I've been through countless local and national newspapers and my eyes are spinning from the constant sideways action of the clunky, whizzing, whirring microfiche machine, skimming from page to page.

It's astonishing, not just to read how these almost legendary events were reported at the time, but also to get a sense of the  other news stories that were doing the rounds. Celebrities I'd forgotten about. World events that I never knew about. One light-hearted story from 1963 attempted to show readers how to do a new dance craze which was a bit like a cross between the twist and something Bob Fosse might have enjoyed. 
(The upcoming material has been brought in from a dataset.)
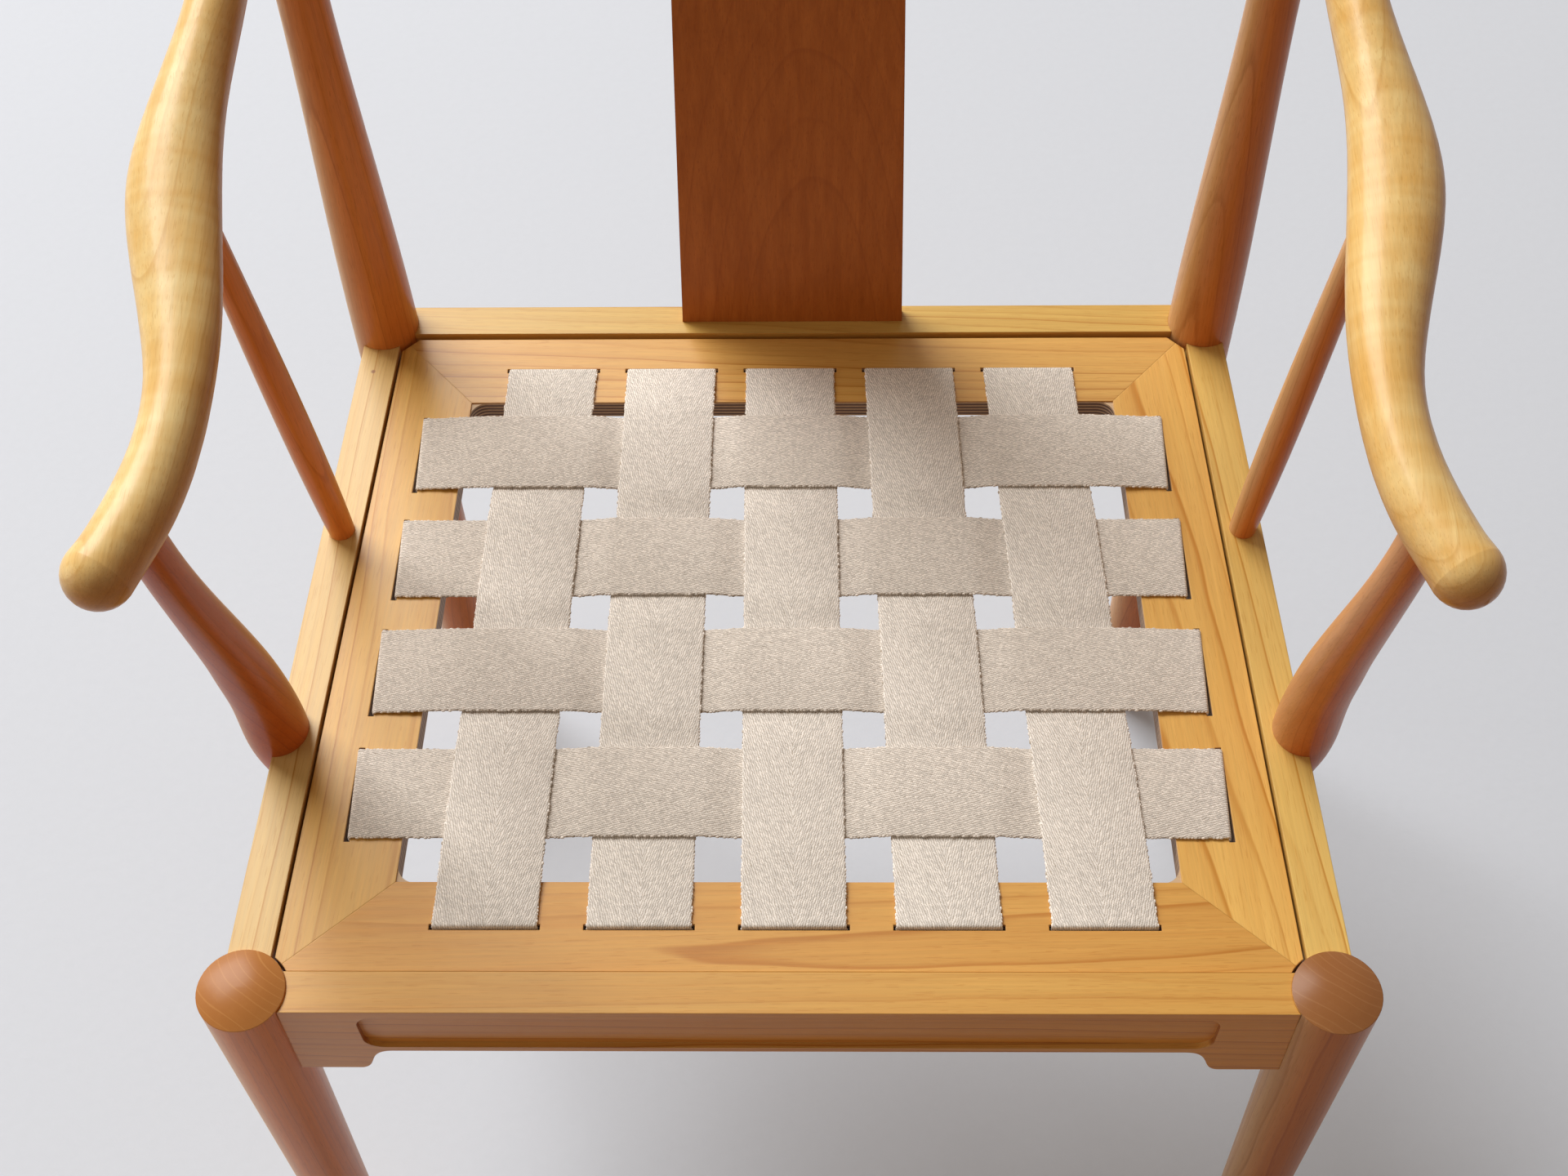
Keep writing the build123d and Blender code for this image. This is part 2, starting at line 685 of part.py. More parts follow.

Above all else, it was amazing to see how little the editorial style of many of the publications had changed over the years... Except the Evening Standard, which used to be dry as toast; filled with emotionless, un-embroidered facts and half-sentences which almost resembled bullet points.

Pepys was always a bit of a fly-by-night. 350 years ago, he went to pick up his portraits from Mr Savill, commenting on how thrilled he was with the way they both looked. He took them proudly to show to Lady Sandwich, who liked his, but claimed to be "offended" by the image of his wife. Pepys suddenly changed his mind, decided she was right, and vowed to have the picture altered for the umpteenth time. Poor Mr Savill. I suppose at least Pepys had already paid him for his time. That's what decent people do after all.

I'd be interested to know what it was about the picture which offended Lady Jemima. We know of the existence of a portrait of Elizabeth Pepys which history tells us was slashed into pieces by a prudish, and very religious, Victorian housemaid, who found the painting in a loft and was scandalised by the sheer amount of  skin  and plunging neckline on display. Perhaps this shocking image was once even more sensuous. 

On the way home, Pepys went to Pope's Head Alley and bought a set square and a pair of scissors. Decoupage anyone?